I turned it off and climbed off her and got into a pair of boxers. She stayed still. I gave her a minute and then asked, “Do you think your mother was depressed before she died?”

“Yeah,” she said softly.

“Long before or for just a little bit.”

“Long, I think.”

“Do you remember my father taking you out of your apartment?” I asked her. She was quiet for a minute. This was key.

“I do.” She said eventually. She climbed up onto her knees and then twisted and planted herself down be

side me and re-fastened her bra and then reached for her t-shirt.

I passed her a bottle of water from the nightstand and she took it with trembling hands.

“I knew he was familiar,” she said, pointedly, “I knew when I met him that he was familiar.

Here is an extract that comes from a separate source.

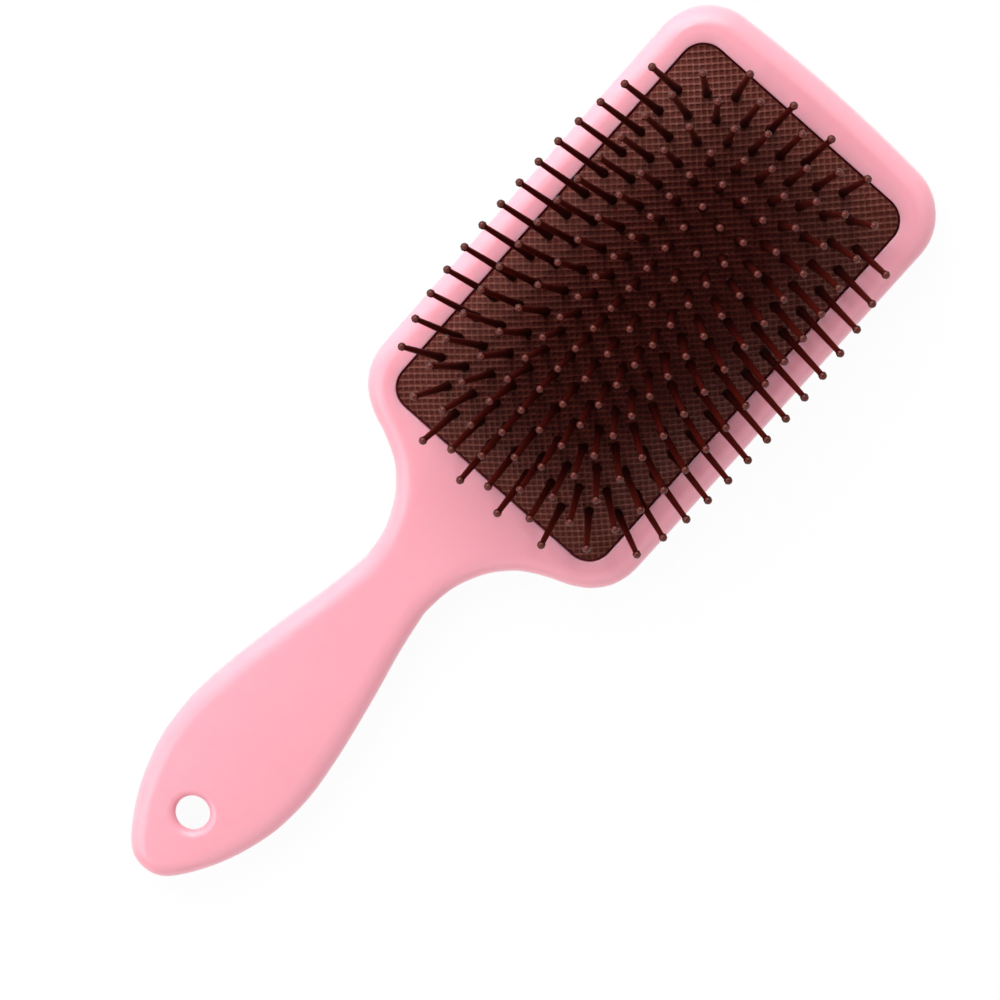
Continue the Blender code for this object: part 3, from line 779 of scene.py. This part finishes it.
def placePin(pattern, x, y):
    direction = pinDirection(x, y)
    side = Vector((1, 0, 0))
    side = (side - direction * side.dot(direction)).normalized()
    turned = Matrix((side, direction.cross(side), direction)).transposed().to_4x4()
    copy = pattern.copy()
    copy.data = pattern.data.copy()
    copy.data.transform(Matrix.Translation((x, y + recessY, crownZ(x, y))) @ turned)
    ballZ = crownZ(x, y) + direction.z * pins["length"]
    # Painted light: how high each corner stands on its ball, upwards in the scene, so the ball's top is
    # painted paler and its rim darker
    paintedLightHeights = copy.data.attributes.new("ballPaintedLight", "FLOAT", "POINT")
    for corner, value in zip(copy.data.vertices, paintedLightHeights.data):
        value.value = (corner.co.z - ballZ) / pins["ball"]
    bpy.context.scene.collection.objects.link(copy)
    return copy


def makePins():
    bodyOf = {}
    for name, nodes in frame["record"]["behaviour"]["bodies"].items():
        bodyOf.update({node: name for node in nodes})
    pattern = makePin()
    made = []
    for node, roots in pinGroups():
        copies = [placePin(pattern, x, y) for x, y in roots]
        deselectAll()
        for copy in copies:
            copy.select_set(True)
        bpy.context.view_layer.objects.active = copies[0]
        if len(copies) > 1:
            bpy.ops.object.join()
        group = newest("nylon_" + node)
        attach(group, bodyOf[node])
        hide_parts(node)
        made.append(group)
    makeActive(pattern)
    bpy.ops.object.delete()
    return made


pinPieces = makePins()
print("pins made:", len(pinPieces), "groups")


# The cushion's rubber

def cornerRound(x, y, inset):  # takes a square grid's corner to the cushion's round corner
    radius = cushionCorner - inset
    a = (abs(x) - (cushionHalfX - cushionCorner)) / radius
    b = (abs(y) - (cushionHalfY - cushionCorner)) / radius
    if a > 0 and b > 0:
        a, b = a * math.sqrt(1 - b * b / 2), b * math.sqrt(1 - a * a / 2)
        x = math.copysign(cushionHalfX - cushionCorner + radius * a, x)
        y = math.copysign(cushionHalfY - cushionCorner + radius * b, y)
    return x, y


def wayOut(x, y):  # the direction out over the nearest edge, and how far in from it a place stands
    a = abs(x) - (cushionHalfX - cushionCorner)
    b = abs(y) - (cushionHalfY - cushionCorner)
    if a > 0 and b > 0:
        reach = math.hypot(a, b)
        return Vector((math.copysign(a, x), math.copysign(b, y), 0)) / reach, cushionCorner - reach
    if a > b:
        return Vector((math.copysign(1, x), 0, 0)), cushionCorner - a
    return Vector((0, math.copysign(1, y), 0)), cushionCorner - b


def weaveHeight(x, y):  # the same hollows as in the rubber's material
    cosine, sine = math.cos(weave["turn"]), math.sin(weave["turn"])
    depth = -weave["depth"]
    for along, least in ((x * cosine + y * sine, weave["crossShare"]), (y * cosine - x * sine, 0.0)):
        apart = abs(along / weave["pitch"] - round(along / weave["pitch"]))
        depth *= least + (1 - least) * eased((apart - weave["threadShare"]) / weave["slopeShare"])
    return depth


def startPlace(place):  # where the crown ends and the shoulder begins, next to a place on the rim
    out, inside = wayOut(place.x, place.y)
    start = Vector((place.x, place.y, 0)) - out * (cushion["shoulder"] - inside)
    start.z = crownZ(start.x, start.y)
    return start, out


def onShoulder(place, share):  # along the round from the crown's own slope to upright
    start, out = startPlace(place)
    step = cushion["slopeStep"]
    fall = (crownZ(start.x - out.x * step, start.y - out.y * step) - start.z) / step
    slope = math.atan(max(fall, 0.0))
    radius = cushion["shoulder"] / (1 - math.sin(slope))
    angle = slope + (math.pi / 2 - slope) * share
    return (start + out * radius * (math.sin(angle) - math.sin(slope))
            - Vector((0, 0, radius * (math.cos(slope) - math.cos(angle)))))


def onRing(place, inset, height=None):  # without a height, on the underside of the crown
    start, out = startPlace(place)
    moved = start + out * (cushion["shoulder"] - inset)
    moved.z = crownZ(moved.x, moved.y) - cushion["wall"] if height is None else height
    return moved


def growRim(piece, move):  # extrudes the open edge into a new ring, and moves each of its corners
    startEdit(piece)
    pickEdges(piece, lambda edge: edge.is_boundary)
    bpy.ops.mesh.extrude_edges_move(TRANSFORM_OT_translate={"value": (0, 0, 0)})
    endEdit()
    for corner in piece.data.vertices:
        if corner.select:
            corner.co = move(corner.co)


def makeUnderside(pattern):
    under = pattern.copy()
    under.data = pattern.data.copy()
    bpy.context.scene.collection.objects.link(under)
    for corner in under.data.vertices:
        if wayOut(corner.co.x, corner.co.y)[1] < cushion["shoulder"] + nearness["touching"]:
            corner.co = onRing(corner.co, cushion["skirtWall"])
        else:
            corner.co.z -= cushion["wall"]
    startEdit(under)
    bpy.ops.mesh.flip_normals()
    endEdit()
    return under


def makeCushion():
    halfX = cushionHalfX - cushion["shoulder"]
    halfY = cushionHalfY - cushion["shoulder"]
    coarse = weave["pitch"] / math.sqrt(2)
    deselectAll()
    bpy.ops.mesh.primitive_grid_add(x_subdivisions=2 * round(halfX / coarse),
                                    y_subdivisions=2 * round(halfY / coarse), size=2)
    pad = newest("rubberCushion")
    for corner in pad.data.vertices:
        x, y = cornerRound(corner.co.x * halfX, corner.co.y * halfY, cushion["shoulder"])
        corner.co = (x, y, crownZ(x, y))
    under = makeUnderside(pad)

    # Over the shoulder, down the wall, round the lip, and up the skirt's inner side
    for step in range(1, cushion["shoulderSteps"] + 1):
        growRim(pad, lambda place: onShoulder(place, step / cushion["shoulderSteps"]))
    for inset, height in ((0, cushion["lipTop"]), (-cushion["lipReach"], cushion["lipTop"]),
                          (-cushion["lipReach"], cushion["skirtLow"]),
                          (cushion["skirtWall"], cushion["skirtLow"]), (cushion["skirtWall"], None)):
        growRim(pad, lambda place: onRing(place, inset, height))
    makeActive(pad)
    under.select_set(True)
    bpy.ops.object.join()
    startEdit(pad)
    bpy.ops.mesh.remove_doubles(threshold=cushion["weld"])
    pickFaces(pad, lambda face: face.normal.z > cushion["upward"] and all(
        wayOut(corner.co.x, corner.co.y)[1] > cushion["shoulder"] - nearness["touching"]
        and abs(corner.co.z - crownZ(corner.co.x, corner.co.y)) < nearness["level"]
        for corner in face.verts))
    bpy.ops.mesh.subdivide(number_cuts=cushion["fineCuts"])
    endEdit()
    for corner in pad.data.vertices:
        x, y, z = corner.co
        inside, top = wayOut(x, y)[1], crownZ(x, y)
        if inside > cushion["shoulder"] - nearness["touching"] and z > top - cushion["crownBand"]:
            share = clamped((inside - cushion["border"]) / cushion["fade"])
            corner.co.z = top + share * weaveHeight(x, y)
    pad.data.materials.append(makeWovenRubber())
    pad.data.materials.append(makeSmoothRubber())
    for face in pad.data.polygons:
        x, y, z = face.center
        woven = wayOut(x, y)[1] > cushion["border"] and face.normal.z > cushion["upward"]
        face.material_index = 0 if woven else 1
    pad.data.transform(Matrix.Translation((0, recessY, 0)))
    makeActive(pad)
    bpy.ops.object.shade_smooth_by_angle(angle=cushion["shadeAngle"])
    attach(pad, "brush")
    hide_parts("cushion")
    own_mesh(pad)
    return pad


rubberCushion = makeCushion()
print("cushion made:", len(rubberCushion.data.polygons), "faces")


# Stage, lights and camera

stage = {
    "size": 6.0, "floorZ": -0.0002, "floor": (0.80, 0.80, 0.80), "floorRough": 0.9,
    "shownWhite": 0.95, "shownShade": 0.05,
    "sky": [(0.10, (0.45, 0.45, 0.45)), (0.40, (0.82, 0.79, 0.79)), (0.70, (0.82, 0.79, 0.79)),
            (0.92, (0.06, 0.030, 0.028))],  # by height: sides, ring, ring's end, top
}


def makeFloor():
    deselectAll()
    bpy.ops.mesh.primitive_plane_add(size=stage["size"], location=(0, 0, stage["floorZ"]))
    floor = newest("paleFloor")
    applyPlace(floor)
    material, nodes, links, shader = newMaterial("paleFloor")
    shader.inputs["Base Color"].default_value = (*stage["floor"], 1)
    shader.inputs["Roughness"].default_value = stage["floorRough"]
    shade = addNode(nodes, "ShaderNodeBsdfDiffuse")
    shade.inputs["Color"].default_value = (*[stage["shownShade"]] * 3, 1)
    glow = addNode(nodes, "ShaderNodeEmission")
    glow.inputs["Strength"].default_value = stage["shownWhite"]
    shown = addNode(nodes, "ShaderNodeAddShader")
    links.new(shade.outputs["BSDF"], shown.inputs[0])
    links.new(glow.outputs["Emission"], shown.inputs[1])
    rays = addNode(nodes, "ShaderNodeLightPath")
    seen = rays.outputs["Is Camera Ray"]
    for kind in ("Is Glossy Ray", "Is Transmission Ray"):
        either = addNode(nodes, "ShaderNodeMath", operation="MAXIMUM")
        links.new(seen, either.inputs[0])
        links.new(rays.outputs[kind], either.inputs[1])
        seen = either.outputs["Value"]
    mix = addNode(nodes, "ShaderNodeMixShader")
    links.new(seen, mix.inputs["Fac"])
    links.new(shader.outputs["BSDF"], mix.inputs[1])
    links.new(shown.outputs["Shader"], mix.inputs[2])
    links.new(mix.outputs["Shader"], nodes["Material Output"].inputs["Surface"])
    floor.data.materials.append(material)


def makeWorld():
    world = bpy.data.worlds.new("paleStudio")
    bpy.context.scene.world = world
    world.use_nodes = True
    nodes, links = world.node_tree.nodes, world.node_tree.links
    light = nodes["Background"]
    place = addNode(nodes, "ShaderNodeTexCoord")
    height = addNode(nodes, "ShaderNodeSeparateXYZ")
    links.new(place.outputs["Generated"], height.inputs["Vector"])
    linkColours(nodes, links, height.outputs["Z"], light.inputs["Color"], stage["sky"])
    shown = addNode(nodes, "ShaderNodeBackground")
    shown.inputs["Color"].default_value = (1, 1, 1, 1)
    rays = addNode(nodes, "ShaderNodeLightPath")
    mix = addNode(nodes, "ShaderNodeMixShader")
    links.new(rays.outputs["Is Camera Ray"], mix.inputs["Fac"])
    links.new(light.outputs["Background"], mix.inputs[1])
    links.new(shown.outputs["Background"], mix.inputs[2])
    links.new(mix.outputs["Shader"], nodes["World Output"].inputs["Surface"])


lampAim = (0, 0.02, 0.01)
lamps = {
    "sideLamp": {"from": (-0.78, 0.52, 0.46), "away": 1.3, "size": 1.65, "watts": 12.2,
                 "colour": (1.0, 0.98, 0.965)},
    "upperLamp": {"from": (-0.55, 0.55, 0.63), "away": 1.3, "size": 1.20, "watts": 5.7,
                  "colour": (1.0, 0.98, 0.965)},
    "lowLamp": {"from": (-1.00, 0.10, 0.22), "away": 1.2, "size": 0.90, "watts": 2.8,
                "colour": (1.0, 0.98, 0.97)},
    "gripLamp": {"from": (-0.50, -0.82, 0.62), "away": 1.3, "size": 1.10, "watts": 5.5,
                 "colour": (1.0, 0.98, 0.965)},
    "highLamp": {"from": (-0.50, 0.18, 0.85), "away": 1.3, "size": 0.10, "watts": 2.0,
                 "colour": (1.0, 0.95, 0.92)},
    "fillLamp": {"from": (0.75, -0.45, 0.45), "away": 1.5, "size": 1.40, "watts": 3.0,
                 "colour": (1.0, 0.74, 0.78)},
}


def makeLamps():
    aim = Vector(lampAim)
    for name, lamp in lamps.items():
        place = aim + Vector(lamp["from"]).normalized() * lamp["away"]
        deselectAll()
        bpy.ops.object.light_add(type="AREA", location=place)
        made = bpy.context.object
        made.name = name
        made.data.shape = "DISK"
        made.data.size = lamp["size"]
        made.data.energy = lamp["watts"]
        made.data.color = lamp["colour"]
        made.rotation_euler = (aim - place).to_track_quat("-Z", "Y").to_euler()


view = {
    "place": (-0.0312, 0.1838, 1.0058), "right": (0.9994, 0.0036, 0.0358),
    "up": (0.0030, 0.9836, -0.1803), "roll": math.radians(41.6), "lens": 152.4, "sensor": 36.0,
    "nearest": 0.01,
}


def makeCamera():
    right = Vector(view["right"]).normalized()
    up = Vector(view["up"])
    up = (up - right * up.dot(right)).normalized()
    rolledRight = right * math.cos(view["roll"]) + up * math.sin(view["roll"])
    rolledUp = up * math.cos(view["roll"]) - right * math.sin(view["roll"])
    turned = Matrix((rolledRight, rolledUp, rolledRight.cross(rolledUp))).transposed().to_4x4()
    deselectAll()
    bpy.ops.object.camera_add()
    camera = bpy.context.object
    camera.name = "photoView"
    camera.matrix_world = Matrix.Translation(view["place"]) @ turned
    camera.data.lens = view["lens"]
    camera.data.sensor_width = view["sensor"]
    camera.data.clip_start = view["nearest"]
    bpy.context.scene.camera = camera


makeFloor()
makeWorld()
makeLamps()
makeCamera()
bpy.context.scene.view_settings.view_transform = "Standard"
print("stage, lamps and camera made")

deselectAll()
bpy.context.view_layer.update()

But I couldn’t place it. Then when I found that picture I gave you I knew he was really familiar beyond the picture but still didn’t know from where. When I heard that recording, when I heard it I saw it playing like a movie in my head. I remember him putting me in his car and I was crying and crying and he tried to settle me down and told me he’d buy me a pony, build me a dollhouse, take me to Disney World. He said he’d give me anything I wanted. I wouldn’t stop crying for my Mom and finally after he drove around for a little while he took me back. Maybe I blocked it out. I don’t know. If it was just before she died maybe I blocked it out.”

I nodded, “Do you remember you and your Mother being kidnapped or being with my father somewhere for a few days?”